# irritan or marginatus???



## BAD ANDY (Oct 31, 2003)

I have noticed that these two fish look almost the same and I would like to know which one I have. I bought it as an Irritan and I think it is an Irritan. Just want to know what the pros think.


----------



## PiranhaMaster (Oct 21, 2003)

looks like Irritan to me.


----------



## Husky_Jim (May 26, 2003)

My opinion is S.Marginatus.
Can you post a better pic?

Jim


----------



## Dr. Giggles (Oct 18, 2003)

How big is the fish ?


----------



## BAD ANDY (Oct 31, 2003)

THE FISH IS 6" LONG


----------



## Dr. Giggles (Oct 18, 2003)

Irritan.
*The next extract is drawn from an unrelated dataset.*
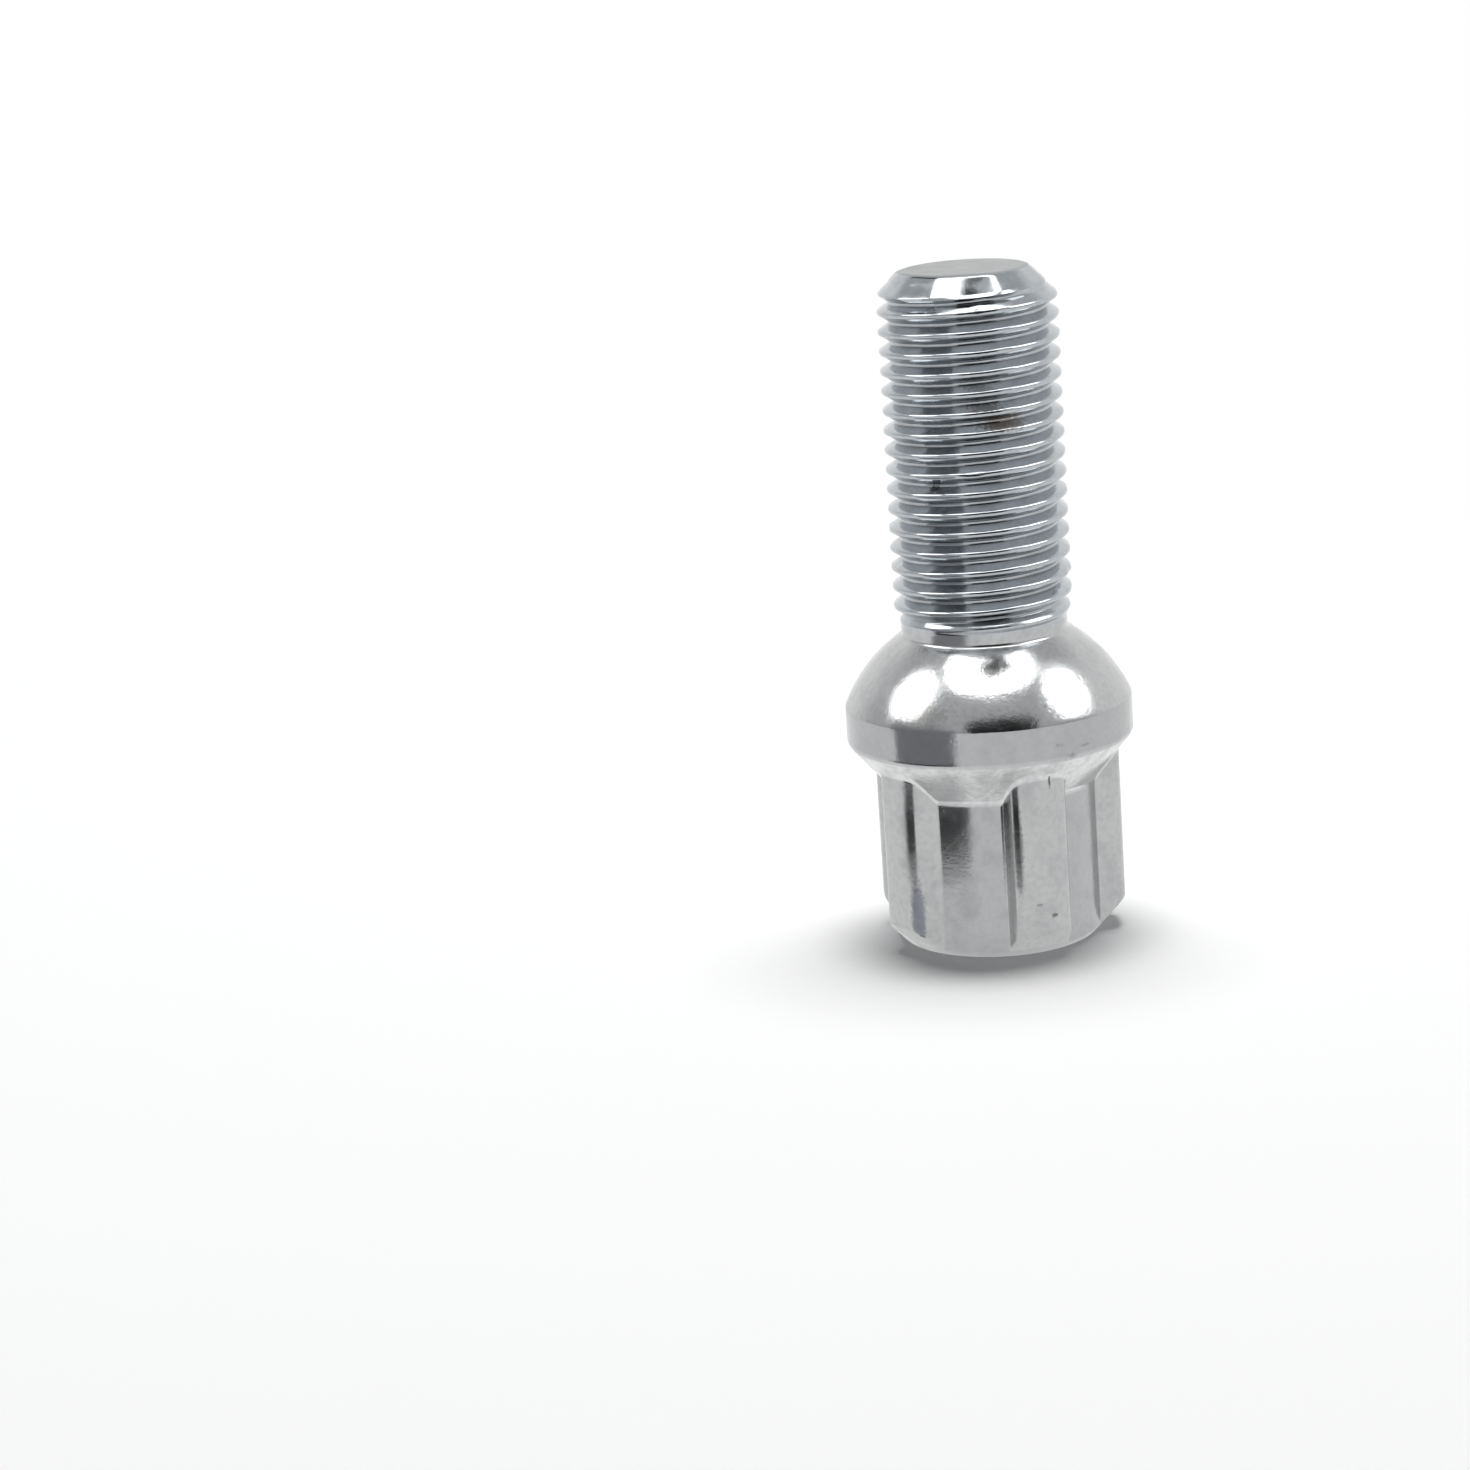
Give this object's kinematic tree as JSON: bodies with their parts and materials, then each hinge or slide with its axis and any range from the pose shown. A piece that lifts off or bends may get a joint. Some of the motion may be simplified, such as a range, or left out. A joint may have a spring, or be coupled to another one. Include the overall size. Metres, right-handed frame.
{
  "type": "locking wheel bolt",
  "caption": "Steel wheel bolt with a threaded shank, a round flange with a ball seat and a ribbed head that only its own key grips.",
  "frame": {"origin": "centre of the head's end face, on which the bolt stands", "axes": "+Z along the bolt's axis from the head to the tip of the shank, +Y along the middle of one rib"},
  "size_m": [0.022, 0.022, 0.0518],
  "materials": {
    "plated_steel": "bright zinc plating, lightly worn"
  },
  "bodies": {
    "root": {"locking_wheel_bolt": "plated_steel"}
  },
  "joints": []
}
Unless the pros say it's neither.


----------



## BAD ANDY (Oct 31, 2003)




----------



## BAD ANDY (Oct 31, 2003)

I FEEL LIKE EOAR OVER HERE


----------



## hastatus (Jan 16, 2003)

Might be irritans, but don't know, angle is bad on all 3 fishes.


----------



## AzNP (May 21, 2003)

not marginatus 
pretty positive
duno if its irritan tho


----------



## BAD ANDY (Oct 31, 2003)

I WILL TRY TO GET SOME BETTER PICS.


----------



## LaZy (Jun 17, 2003)

irritan


----------



## chomper (Sep 23, 2003)

whatever it is, it is nice! my vote goes to irritans.


----------



## Hypergenix (Dec 17, 2003)

irritans


----------